## TASK
Gather each line of the records where "Blender" appears.

## Start RECORDS SHOWN

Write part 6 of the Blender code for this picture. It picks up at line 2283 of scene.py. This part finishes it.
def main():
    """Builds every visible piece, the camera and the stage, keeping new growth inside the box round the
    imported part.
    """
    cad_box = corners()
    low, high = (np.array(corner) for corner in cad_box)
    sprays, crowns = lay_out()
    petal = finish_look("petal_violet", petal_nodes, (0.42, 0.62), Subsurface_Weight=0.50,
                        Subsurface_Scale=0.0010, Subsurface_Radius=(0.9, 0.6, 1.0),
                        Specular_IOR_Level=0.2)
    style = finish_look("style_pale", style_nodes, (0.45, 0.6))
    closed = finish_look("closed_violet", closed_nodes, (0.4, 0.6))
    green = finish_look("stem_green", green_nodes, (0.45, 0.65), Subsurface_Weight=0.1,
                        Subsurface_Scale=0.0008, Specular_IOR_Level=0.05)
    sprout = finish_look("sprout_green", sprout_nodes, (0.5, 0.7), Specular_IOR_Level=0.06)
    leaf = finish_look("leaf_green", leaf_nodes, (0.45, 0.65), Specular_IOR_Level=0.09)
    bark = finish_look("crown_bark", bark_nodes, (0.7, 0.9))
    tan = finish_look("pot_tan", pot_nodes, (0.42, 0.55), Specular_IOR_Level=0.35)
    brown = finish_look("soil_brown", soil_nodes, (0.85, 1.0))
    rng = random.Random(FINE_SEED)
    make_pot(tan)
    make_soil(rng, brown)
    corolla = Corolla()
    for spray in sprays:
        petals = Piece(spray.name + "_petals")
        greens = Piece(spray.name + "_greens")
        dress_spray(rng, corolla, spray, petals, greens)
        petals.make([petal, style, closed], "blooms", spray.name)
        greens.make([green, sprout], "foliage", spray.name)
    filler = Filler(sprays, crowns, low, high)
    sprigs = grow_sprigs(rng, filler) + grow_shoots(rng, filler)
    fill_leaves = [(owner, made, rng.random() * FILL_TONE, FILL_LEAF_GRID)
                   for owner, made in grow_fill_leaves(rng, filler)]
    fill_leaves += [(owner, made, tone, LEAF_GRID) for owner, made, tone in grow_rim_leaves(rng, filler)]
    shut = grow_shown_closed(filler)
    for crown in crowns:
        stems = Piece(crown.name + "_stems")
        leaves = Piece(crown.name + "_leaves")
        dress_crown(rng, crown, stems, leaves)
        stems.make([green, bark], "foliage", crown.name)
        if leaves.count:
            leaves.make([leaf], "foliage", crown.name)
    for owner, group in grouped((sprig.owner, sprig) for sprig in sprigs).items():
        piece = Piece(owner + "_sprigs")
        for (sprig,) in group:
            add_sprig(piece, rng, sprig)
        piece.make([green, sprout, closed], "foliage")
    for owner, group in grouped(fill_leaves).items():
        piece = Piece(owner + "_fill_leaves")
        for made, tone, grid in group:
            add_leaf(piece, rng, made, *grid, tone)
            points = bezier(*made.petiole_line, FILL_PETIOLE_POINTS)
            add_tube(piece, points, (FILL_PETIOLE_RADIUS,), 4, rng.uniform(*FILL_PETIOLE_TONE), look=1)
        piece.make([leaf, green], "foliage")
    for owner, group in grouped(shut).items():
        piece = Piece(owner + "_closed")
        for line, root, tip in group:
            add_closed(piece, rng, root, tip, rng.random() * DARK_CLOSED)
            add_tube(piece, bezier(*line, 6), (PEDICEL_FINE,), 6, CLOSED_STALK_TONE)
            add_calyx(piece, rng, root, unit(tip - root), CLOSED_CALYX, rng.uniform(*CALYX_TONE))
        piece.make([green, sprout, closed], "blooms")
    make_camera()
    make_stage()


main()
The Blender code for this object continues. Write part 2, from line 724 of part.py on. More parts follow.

## End RECORDS SHOWN

## SOLUTION TO THIS EXERCISE
Write part 6 of the Blender code for this picture. It picks up at line 2283 of scene.py. This part finishes it.
The Blender code for this object continues. Write part 2, from line 724 of part.py on. More parts follow.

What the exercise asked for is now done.